Paper detail

Inverse Cosmography: testing the effectiveness of cosmographic polynomials using machine learning

Cosmography has been referred to as a solution to the inverse scattering problem, which is reasonable since it allows us to calculate cosmological bounds from data samplers by performing an expansion of the cosmological observables around present time. Nevertheless, this approach is not properly an inverse scattering solution since the method only circumvents the problem to fit the equation of state (EoS) parameters (model-dependent) by replacing it with their fit of its cosmographic parameters (with a polynomial series-dependence). Therefore, can we construct a new cosmography approach where the cosmodynamical parameters can be fitted and then employ them to analyse the kinematics via its generic cosmographic parameters? By all means, without experimenting the problem of truncation of the series that all cosmography proposals in the literature argue. In this work we present a generic EoS depending solely on the form of $f_i(z)$ and its derivative is found, where this function can be any polynomial (mimicking a dark energy-like term) that allow the dynamics of a specific cosmological density.

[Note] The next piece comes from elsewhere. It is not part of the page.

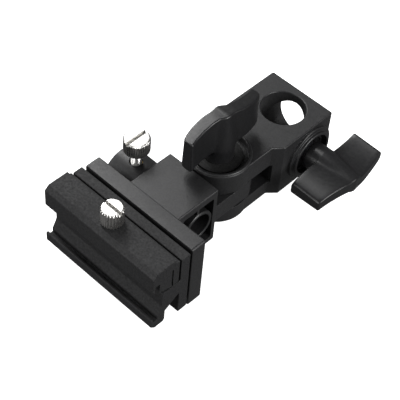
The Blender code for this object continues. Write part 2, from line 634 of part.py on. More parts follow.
group("tilt_axis", (0, 0, 0),
      ["holder_body", "umbrella_insert", "friction_washer_top", "friction_washer_bottom",
       "shoe_gasket", "shoe_base", "jaw_spring", "shoe_screw_left", "shoe_screw_right"])
group("tilt_clamp_axis", (0, 0, -1.0), ["tilt_knob", "tilt_knob_insert", "tilt_washer"])
group("stand_clamp_axis", (LIP_X, BORE_Y, BORE_Z), ["stand_knob", "stand_knob_stud", "stand_pad"])
group("umbrella_clamp_axis", (UMB_X, TUBE_Y, 0), ["umbrella_screw", "umbrella_pad"])
group("jaw_clamp_axis", (JAW_X, JAW_Y, 0), ["shoe_jaw", "jaw_screw"])

for piece in parts.objects:
    if piece.type == 'MESH':
        piece.data.shade_smooth()
        piece.data.set_sharp_from_angle(angle=math.radians(SHARP_ANGLE))
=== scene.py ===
"""Umbrella swivel bracket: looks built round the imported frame.

Lengths are millimetres from the tilt axis (x = y = 0, running along Z) and from the
stand block's top face (z = 0).  The stand block reaches to +Y.  The umbrella holder
reaches to -Y and carries the flash shoe.  One wing knob stands on top of the tilt
axis, the other points to +X from the stand block.  place() gives frame metres."""
import json
import math
import bpy
import bmesh
from mathutils import Matrix, Vector


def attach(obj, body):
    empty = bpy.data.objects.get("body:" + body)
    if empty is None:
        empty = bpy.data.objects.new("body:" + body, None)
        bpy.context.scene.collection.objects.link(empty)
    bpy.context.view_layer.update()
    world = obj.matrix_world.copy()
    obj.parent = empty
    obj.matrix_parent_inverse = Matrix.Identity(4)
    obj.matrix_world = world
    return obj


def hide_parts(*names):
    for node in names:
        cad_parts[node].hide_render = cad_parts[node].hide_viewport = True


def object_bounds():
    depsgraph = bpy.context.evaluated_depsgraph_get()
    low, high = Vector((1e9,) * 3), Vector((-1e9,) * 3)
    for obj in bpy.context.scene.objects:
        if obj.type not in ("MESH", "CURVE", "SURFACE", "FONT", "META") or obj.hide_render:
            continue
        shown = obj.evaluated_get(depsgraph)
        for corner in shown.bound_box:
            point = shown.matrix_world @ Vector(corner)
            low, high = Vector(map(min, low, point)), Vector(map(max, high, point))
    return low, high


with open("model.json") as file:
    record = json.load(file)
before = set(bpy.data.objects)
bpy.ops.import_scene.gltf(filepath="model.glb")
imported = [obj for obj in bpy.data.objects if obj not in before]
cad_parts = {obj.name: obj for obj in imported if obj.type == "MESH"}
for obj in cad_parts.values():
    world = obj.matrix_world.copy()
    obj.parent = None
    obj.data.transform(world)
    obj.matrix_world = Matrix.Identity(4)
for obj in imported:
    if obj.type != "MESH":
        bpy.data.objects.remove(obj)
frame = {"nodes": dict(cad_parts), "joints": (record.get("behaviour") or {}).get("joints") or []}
cad_lo, cad_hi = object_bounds()

MM = 0.001
TOP_ABOVE_JOINT = 12.0
joints = {joint["name"]: joint for joint in frame["joints"]}
tilt = joints["holder_tilt"]["pos_m"]
ORIGIN = Vector((tilt[0], tilt[1], tilt[2] + TOP_ABOVE_JOINT * MM))

# axes that pieces share: (x, y) for Z, (x, z) for Y, (y, z) for X
TILT_AXIS = (0, 0)
SOCKET_Y, SOCKET_Z = 32.3, -11.85
STAND_AXIS = (SOCKET_Y, SOCKET_Z)            # along X: stand knob and its boss
UMBRELLA_Y, UMBRELLA_Z = -21.4, -12.05
UMBRELLA_AXIS = (UMBRELLA_Y, UMBRELLA_Z)     # along X: umbrella tube
UMBRELLA_SCREW_AXIS = (-18.4, UMBRELLA_Y)    # along Z
JAW_SCREW_AXIS = (-0.5, -49.7)               # along Z
SHOE_X = (-26.2, 24.8)                       # run of the shoe base and jaw
FIXING_X = (-19.0, 19.0)                     # shoe screws and pegs, left and right
SCREW_Z, PEG_Z = -24.5, -3.6
BOLT_HOLE_R = 3.3


def place(x, y, z):
    return ORIGIN + Vector((x, y, z)) * MM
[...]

We test our generic EoS with standard cosmological models and with polynomials proposals as Padé and Chebyshev approximants. Interesting enough, a Padé (2,2) approximant has been considered inside a $f(z)$CDM-like model showing a transition in $z=1$. Also, we found that this is not assured since models with these characteristics have degeneracy and truncation problems that experiment a divergence at this redshift limit. To explore our results, also we present a new supernovae sample trained via a deep learning tool called Recurrent-Bayesian (RNN+BNN) network that can solve problems as overfitting at lower redshifts and increase the density of data points in this region, which can help to discern between cosmographies at 2-$σ$ of precision.